Before leaving the area, Wickham put a tool bag into the bed of the truck. Agents knew that Wickham commonly used that particular tool bag to transport meth.
Agents also knew Wickham had recently made a trip to Colorado to buy more meth.
Casper police officers stopped the pickup. A drug dog sniffed around and alerted to the vehicle.
A search turned up two-thirds of a pound of methamphetamine, reportedly in Wickham's possession.
The man who was with Wickham was supposed to use $500 Wickham had given him to rent a U-Haul trailer, then take the trailer back to Wickham's house and hitch the trailer to Wickham's vehicle.
Wickham had been planning a trip to Denver and Fort Collins, as well as to Cheyenne. Agents knew Wickham distributed meth not just in Casper, but also in other parts of Wyoming.

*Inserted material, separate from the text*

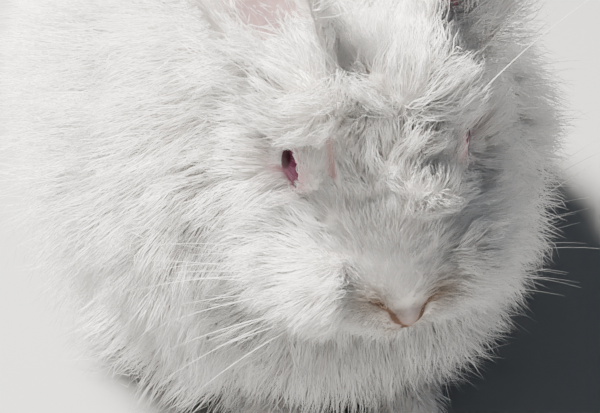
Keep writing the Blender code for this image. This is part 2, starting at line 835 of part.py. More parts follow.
def main():
    """Builds every part, from those that keep their whole shape to those cut back by them."""
    for old in list(bpy.data.objects):
        bpy.data.objects.remove(old)
    eyes = [(eye_pieces, side) for side in (RIGHT, LEFT)]
    ears = [(ear_pieces, side) for side in (RIGHT, LEFT)]
    forelegs = [(foreleg_pieces, side) for side in (RIGHT, LEFT)]
    hindlegs = [(hindleg_pieces, side) for side in (RIGHT, LEFT)]
    head, neck, tail = (head_pieces,), (neck_pieces,), (tail_pieces,)
    for side, word in ((RIGHT, "right"), (LEFT, "left")):
        part(f"eye_{word}", eye_pieces(side, 0.0), [], RUBY)
        part(f"ear_{word}", ear_pieces(side, 0.0), [], WARM_WOOL)
    part("head", head_pieces(0.0), room(eyes + ears) + face_cutters(), WHITE_WOOL)
    for side, word in ((RIGHT, "right"), (LEFT, "left")):
        part(f"foreleg_{word}", foreleg_pieces(side, 0.0), [floor_block()], WHITE_WOOL)
    part("neck", neck_pieces(0.0), room([head] + eyes + ears + forelegs + hindlegs), WHITE_WOOL)
    for side, word in ((RIGHT, "right"), (LEFT, "left")):
        part(f"hindleg_{word}", hindleg_pieces(side, 0.0), [floor_block()], WHITE_WOOL)
    part("tail", tail_pieces(0.0), room(hindlegs), WHITE_WOOL)
    part("torso", torso_pieces(0.0), room([head, neck, tail] + ears + forelegs + hindlegs), WHITE_WOOL)
    centre_on_floor()


main()
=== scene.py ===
"""The looks of a life-size white angora rabbit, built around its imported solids.

The rabbit crouches with its head low. One closed skin with ears, lids, lips and feet stands for the
solids of flesh. Its long coat is solid mesh: fine tapered strands, drawn together into soft tufts,
which are worked out as whole numpy arrays over the skin and follow the lie of the wool.

Units are metres. The animal faces -Y, its left side is +X and it sits on the plane z = 0.
"""

from __future__ import annotations

import logging
import math
from dataclasses import dataclass, field, fields
from enum import Enum

import bpy
import numpy as np
from mathutils import Matrix, Vector


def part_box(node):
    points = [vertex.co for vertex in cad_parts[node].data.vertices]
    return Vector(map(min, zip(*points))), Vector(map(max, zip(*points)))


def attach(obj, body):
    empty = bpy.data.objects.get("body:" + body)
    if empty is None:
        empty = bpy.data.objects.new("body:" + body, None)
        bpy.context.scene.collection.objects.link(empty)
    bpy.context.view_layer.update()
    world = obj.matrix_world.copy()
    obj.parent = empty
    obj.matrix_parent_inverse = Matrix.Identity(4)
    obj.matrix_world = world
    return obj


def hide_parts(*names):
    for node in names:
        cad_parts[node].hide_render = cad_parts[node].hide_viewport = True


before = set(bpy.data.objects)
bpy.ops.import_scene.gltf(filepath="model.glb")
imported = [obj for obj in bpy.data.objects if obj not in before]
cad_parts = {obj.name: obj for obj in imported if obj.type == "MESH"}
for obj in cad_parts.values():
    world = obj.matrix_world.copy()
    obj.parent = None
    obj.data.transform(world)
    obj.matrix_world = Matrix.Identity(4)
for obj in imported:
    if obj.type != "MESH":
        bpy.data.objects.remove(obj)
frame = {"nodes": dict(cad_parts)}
log = logging.getLogger("angora")

# The eyeball of the animal's left, in the head's frame: the whole head is laid out about it
EYE_RADIUS = 0.0085
EYE_PLACE = (0.0208, -0.0010, 0.0070)

# The least height of skin and of wool, and how far from the middle the wool's tips reach at most
SKIN_ABOVE_GROUND = 0.0003
WOOL_ABOVE_GROUND = 0.0022
WOOL_REACH = 0.1498

Point = tuple[float, float, float]
Colour = tuple[float, float, float]
Sections = tuple[tuple[float, float, float, float], ...]
Line = tuple[Point, ...]
Swells = tuple[tuple[float, float, int], ...]
Piece = bpy.types.Object
Socket = bpy.types.NodeSocket


class Side(Enum):
    """Which side of the animal, as the sign of X."""

    RIGHT = -1
    LEFT = 1

    @property
    def word(self) -> str:
        """The side's name in lower case."""
        return self.name.lower()


def smooth_step(low: float | np.ndarray, high: float | np.ndarray, values: np.ndarray) -> np.ndarray:
    """Eases from 0 to 1.

    Args:
        low: where the result leaves 0.
        high: where it reaches 1; it may be less than low.
        values: any array.

    Returns:
        t * t * (3 - 2 t), with t the clamped share of the way from low to high.
    """
    t = np.clip((values - low) / (high - low), 0.0, 1.0)
    return t * t * (3.0 - 2.0 * t)


def bump_at(points: np.ndarray, centre: Point, spread: float) -> np.ndarray:
    """A soft spot: exp(-(distance / spread) squared).

    Args:
        points: (N, 3) places.
        centre: middle of the spot.
        spread: its radius.

    Returns:
        (N,) values from 0 to 1.
    """
    gap = np.linalg.norm(points - np.asarray(centre), axis=-1)
    return np.exp(-((gap / spread) ** 2))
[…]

Wickham pleaded guilty in U.S. District Court in January to one count of conspiracy to distribute methamphetamine.
He could face 10 years to life imprisonment as well as a fine of $10,000,000 at his sentencing hearing, which is set for April 5. He remains in federal custody.

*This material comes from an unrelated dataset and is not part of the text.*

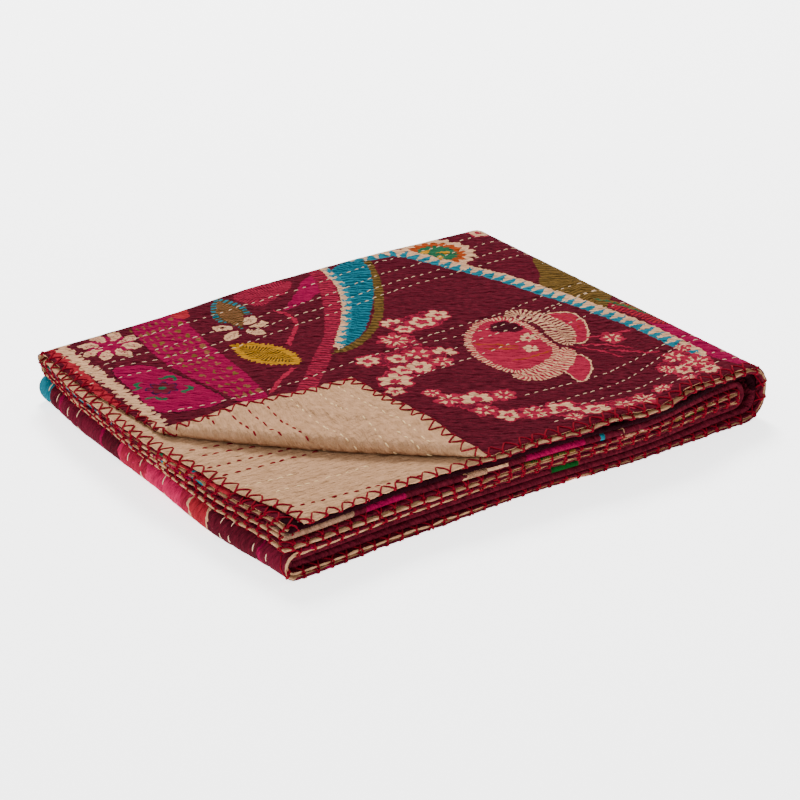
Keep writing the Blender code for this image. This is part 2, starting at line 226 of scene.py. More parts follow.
# How far each edge lies inside its nominal line, in millimetres, at five places along it
LEFT_INSET = {
    # by course and ply: back, mid-back, middle, mid-front, front
    (1, 1): (0, -4, 0, 3, 4),
    (1, 2): (-2, -10, -12, -5, 9),
    (1, 3): (-2, -9, -11, -7, 2),
    (1, 4): (-1, -8, -11, -8, 0),
    (2, 4): (0, -8, -10, -8, -1),
    (2, 3): (1, -7, -10, -8, -2),
    (2, 2): (1, -6, -9, -9, -3),
    (2, 1): (2, -5, -8, -9, -4),
    "turn": (6, 1, 0, -3, 3),
}
FRONT_INSET = {
    # by course: left, mid-left, middle, mid-right, right
    "ply 1": {
        1: (2, 2, -1, -8.5, 3),
        2: (-2, 1, 1, -3, 4),
        3: (-3, 1, 2, -3, 3),
        4: (-2, 3, 6, 2, 3),
    },
    "ply 2": {
        1: (-3, 2, -4, -10, 1),
        2: (0, 3, 1, -4, 5),
        3: (-1, 3, 3, -2, 4),
        4: (0, 3, 5, 2, 4),
    },
    "fold": {
        1: (-1, 3, 0, -6, 7),
        2: (1, 4, 1, -5, 7),
        3: (2, 5, 4, 0, 6),
        4: (3, 5, 4, 1, 6),
    },
}
BACK_INSET = {
    # by course: left, mid-left, middle, mid-right, right
    1: (5, 6, 1, -1, 0),
    2: (3, 1, 2, 1, 1),
    3: (0, 2, 1, 3, 2),
    4: (2, 0, 1, 1, 3),
}

HALF_LENGTH = PILE_LENGTH / 2
HALF_WIDTH = PILE_WIDTH / 2
RIGHT_START = HALF_LENGTH + RIGHT_EDGE_PROUD - RIGHT_SHOULDER - OUTER_FOLD - QUILT_HALF
LEFT_START = -HALF_LENGTH - LEFT_TURN_PROUD + SMALL_TURN + OUTER_FOLD + QUILT_HALF
BACK_START = HALF_WIDTH - OUTER_FOLD - QUILT_HALF
FRONT_START = -HALF_WIDTH + SMALL_FOLD + QUILT_HALF
FLOOR_LIFT = QUILT_HALF - SMALL_FOLD

# The parts that the flat sheet's length and width are made of, in order, and their lengths
ALONG = [
    ("course", 1, RIGHT_START + HALF_LENGTH),
    ("outer turn", 0, math.pi * RIGHT_SHOULDER + RIGHT_DROP - 2 * RIGHT_SHOULDER),
    ("course", 4, RIGHT_START - LEFT_START),
    ("left turn", 0, math.pi * SMALL_TURN),
    ("course", 3, RIGHT_START - INNER_TURN_INSET - LEFT_START),
    ("inner turn", 0, math.pi * SMALL_TURN),
    ("course", 2, RIGHT_START - INNER_TURN_INSET + HALF_LENGTH),
]
ACROSS = [
    ("ply", 1, BACK_START + HALF_WIDTH),
    ("outer fold", 0, math.pi * OUTER_FOLD),
    ("ply", 4, BACK_START - FRONT_START),
    ("front fold", 0, math.pi * SMALL_FOLD),
    ("ply", 3, BACK_START - INNER_FOLD_INSET - FRONT_START),
    ("inner fold", 0, math.pi * SMALL_FOLD),
    ("ply", 2, BACK_START - INNER_FOLD_INSET + HALF_WIDTH),
]
# The courses before and after each turn, and whether it is at their right (1) or left (0) ends
TURN_ENDS = {"outer turn": (1, 4, 1.0), "left turn": (4, 3, 0.0), "inner turn": (3, 2, 1.0)}
FLAT_LENGTH = sum(part[2] for part in ALONG)
FLAT_WIDTH = sum(part[2] for part in ACROSS)
print("flat sheet", round(FLAT_LENGTH, 3), "by", round(FLAT_WIDTH, 3), "m")

# %% [markdown]
# ## Small helpers for the folding rule
# The rule is built from a few small steps: blending two values, easing a step so that it starts
# and ends gently, reading a table row at a share of its length, and finding which course or turn
# a distance falls in.

# %% Helpers for the folding rule
def blend(a, b, share):
    """The value that lies a share of the way from a to b."""
    return a + (b - a) * share


def ease(share):
    """A step from 0 to 1 that starts and ends gently."""
    share = min(max(share, 0.0), 1.0)
    return share * share * (3 - 2 * share)


def along_row(places, share):
    """A row's value in metres at a share of the way from its first place to its last."""
    reach = min(max(share, 0.0), 1.0) * (len(places) - 1)
    first = min(int(reach), len(places) - 2)
    return blend(places[first], places[first + 1], ease(reach - first)) * MM


def find(route, distance):
    """The part of a route that a distance falls in, and the share of it passed."""
    for kind, number, length in route[:-1]:
        if distance <= length:
            return kind, number, distance / length
        distance -= length
    kind, number, length = route[-1]
    return kind, number, distance / length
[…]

Patterson pleaded guilty in early March, also to one count of conspiracy to distribute methamphetamine. He could face the same penalty and is due to be sentenced in May. Patterson also remains in federal custody.
Allen pleaded guilty to the same crime as Wickham and Patterson. He could also face 10 years to life imprisonment as well as a $10,000,000 fine. His sentencing hearing is also set for April 5. Like Wickham and Patterson, he is being detained pending sentencing.
Stegelman was sentenced Jan. 5 in Natrona County District Court to a three- to five-year term of imprisonment on one felony count of conspiracy to distribute methamphetamine.
Oler was convicted in March of one count of conspiracy to deliver methamphetamine. That charge carries a maximum penalty of 20 years in prison and a $25,000 fine.
Lowe is currently in custody in Colorado, with charges from the Wyoming case pending. He is named along with Wickham, Patterson and Allen as defendants in the federal case.
Authorities confirm Fay and a woman named Rebecca Gutierrez were also arrested as part of this investigation.